— Begin —
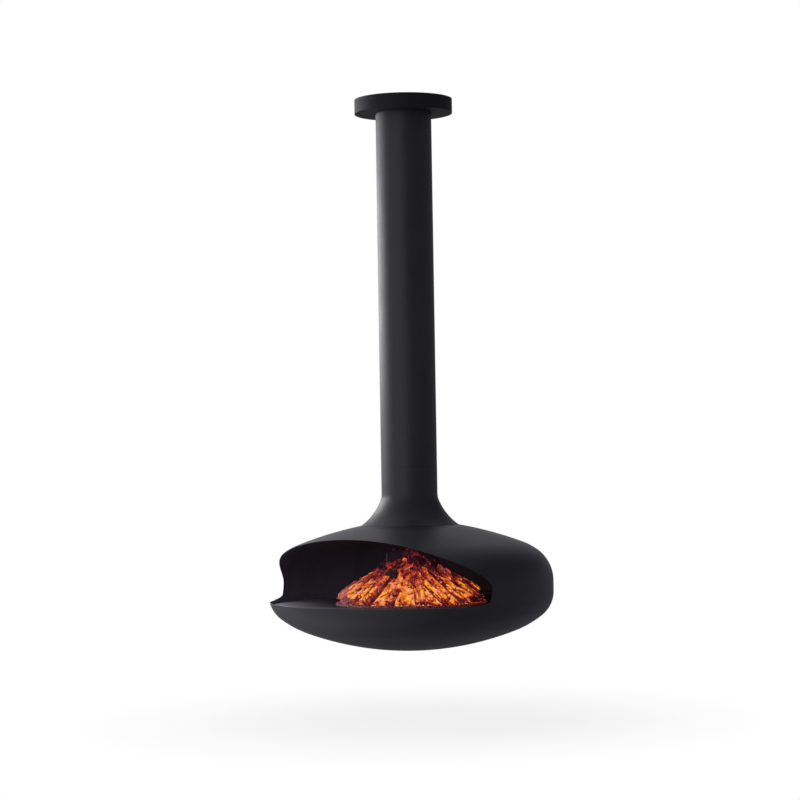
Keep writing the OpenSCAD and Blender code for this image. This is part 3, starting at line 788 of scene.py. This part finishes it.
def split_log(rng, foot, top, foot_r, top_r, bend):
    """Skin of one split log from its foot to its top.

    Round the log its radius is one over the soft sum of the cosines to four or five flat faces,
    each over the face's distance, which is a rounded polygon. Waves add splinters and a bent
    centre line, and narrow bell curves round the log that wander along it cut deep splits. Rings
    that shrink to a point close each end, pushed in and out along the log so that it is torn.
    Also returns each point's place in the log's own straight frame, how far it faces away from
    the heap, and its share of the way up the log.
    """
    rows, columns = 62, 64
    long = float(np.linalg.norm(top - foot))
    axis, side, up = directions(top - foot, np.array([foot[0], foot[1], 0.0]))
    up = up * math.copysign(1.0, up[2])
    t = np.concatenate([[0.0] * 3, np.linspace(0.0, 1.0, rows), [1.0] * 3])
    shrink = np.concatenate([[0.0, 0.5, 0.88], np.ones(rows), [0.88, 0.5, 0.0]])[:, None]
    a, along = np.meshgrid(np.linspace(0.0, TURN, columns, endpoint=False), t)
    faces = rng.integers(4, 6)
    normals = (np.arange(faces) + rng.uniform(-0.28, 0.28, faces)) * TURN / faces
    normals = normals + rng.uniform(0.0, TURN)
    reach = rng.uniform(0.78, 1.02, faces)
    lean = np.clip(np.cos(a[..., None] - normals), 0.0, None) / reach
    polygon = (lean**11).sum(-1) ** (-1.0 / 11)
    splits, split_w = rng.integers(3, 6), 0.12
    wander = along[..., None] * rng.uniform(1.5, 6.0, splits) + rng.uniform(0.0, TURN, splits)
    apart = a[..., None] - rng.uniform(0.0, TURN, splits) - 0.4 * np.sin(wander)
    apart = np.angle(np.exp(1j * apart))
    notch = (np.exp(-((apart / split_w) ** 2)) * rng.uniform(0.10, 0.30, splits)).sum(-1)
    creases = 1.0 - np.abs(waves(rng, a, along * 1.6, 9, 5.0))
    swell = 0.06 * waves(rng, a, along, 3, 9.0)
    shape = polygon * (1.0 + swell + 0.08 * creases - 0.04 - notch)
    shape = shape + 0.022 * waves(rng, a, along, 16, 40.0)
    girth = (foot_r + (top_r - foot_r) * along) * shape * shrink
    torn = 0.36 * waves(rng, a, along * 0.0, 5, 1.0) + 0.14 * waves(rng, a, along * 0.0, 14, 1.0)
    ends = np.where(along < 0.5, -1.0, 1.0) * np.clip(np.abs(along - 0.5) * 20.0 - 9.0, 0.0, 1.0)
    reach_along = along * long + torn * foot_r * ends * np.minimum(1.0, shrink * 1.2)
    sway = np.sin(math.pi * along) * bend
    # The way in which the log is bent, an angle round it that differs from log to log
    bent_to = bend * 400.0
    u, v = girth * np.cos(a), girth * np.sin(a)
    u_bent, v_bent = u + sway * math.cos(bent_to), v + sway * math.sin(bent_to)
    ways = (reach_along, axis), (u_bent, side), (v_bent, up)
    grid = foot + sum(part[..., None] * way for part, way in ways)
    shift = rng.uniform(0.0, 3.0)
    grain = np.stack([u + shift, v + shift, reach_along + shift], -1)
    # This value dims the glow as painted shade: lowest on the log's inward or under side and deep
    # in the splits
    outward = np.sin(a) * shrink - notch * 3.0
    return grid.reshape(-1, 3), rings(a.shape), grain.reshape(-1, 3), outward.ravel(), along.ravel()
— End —
__AIM__
Restate word for word only the lines running from the beginning of the data to the line holding "to its top.", both included.

__SOLVED PROBLEM__
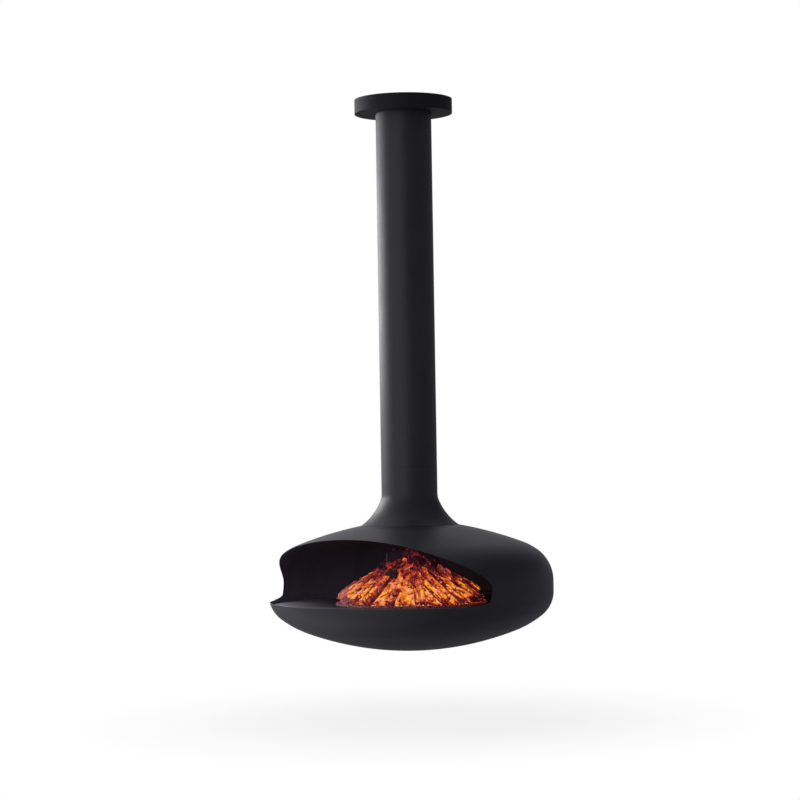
Keep writing the OpenSCAD and Blender code for this image. This is part 3, starting at line 788 of scene.py. This part finishes it.
def split_log(rng, foot, top, foot_r, top_r, bend):
    """Skin of one split log from its foot to its top.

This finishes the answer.